Add the mint leaves and blend until smooth. Taste and season as necessary then stir in the cream. Serve hot or allow to cool and refrigerate to serve cold.

My favourite for a garden nibble and a super easy side veg is the marvellous mange-tout (can't help hearing Dell-boy). It's so good raw as a snack or in a salad, or lightly steamed for a couple of minutes and chucked next to pretty much anything. They are one of those seasonal treats I get very excited about.

And the tomatoes are their droves again....why do we find it so hard to cull excess tomato seedlings?? More soup.

On the ornamental front I am loving the Crocosmia lucifer (great name!). It looks so exotic but not out of place to me having grown up on the south coast where the wild orange Crocosmia line the verges in late summer. I think this one is a beauty, although I'm worried it may start to take over if its anything like its wild ancestor.

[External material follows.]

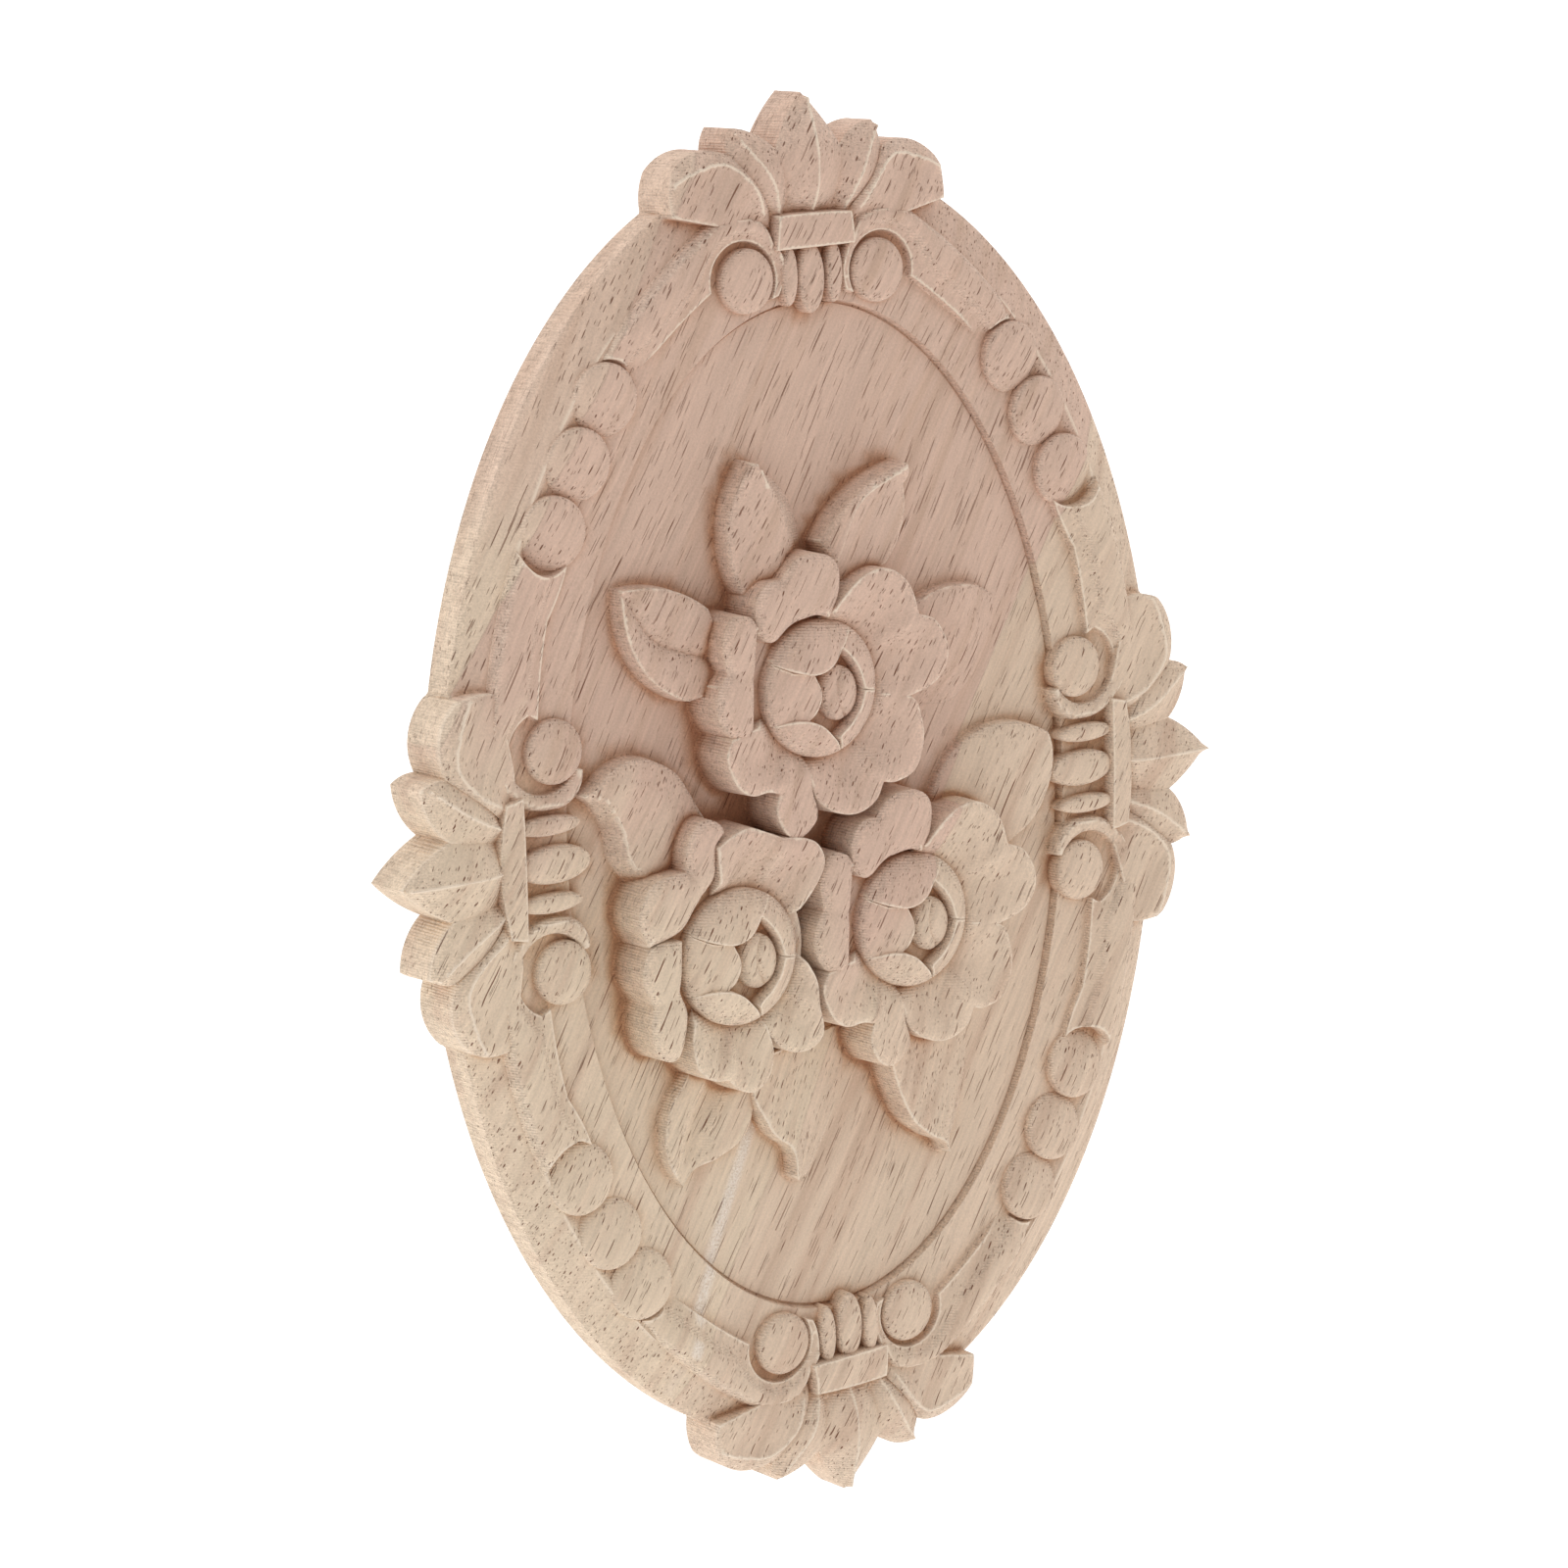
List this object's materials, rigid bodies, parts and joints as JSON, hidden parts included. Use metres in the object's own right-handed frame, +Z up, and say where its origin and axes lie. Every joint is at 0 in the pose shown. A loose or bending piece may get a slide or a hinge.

I am also enjoying our stock of mallow plants in the forest garden collection. There are many species and varieties of Malvus and I think this wood mallow is one of the prettiest.

Our single wee blueberry plant is about to give us our first mighty crop! Unlike the blackcurrants which are left outside to fend for themselves this one is netted in the greenhouse.....having not got our chops on a single blackcurrant since planting them 3 years ago!

Maybe this will be the year!? Or at least the year we invest in more netting!

Our many projects are still moving along but much less quickly now the gardens are booming. Between teaching courses, cooking for courses and keeping on top of the garden there is not a lot of spare time, especially when you throw a busy toddler in to the mix! However, we have many helping hands on their way in the form of wwoofers and permaculture students, so who knows, perhaps that tree bog will get built, and those raised beds will materialise in the big greenhouse before the summer is this space!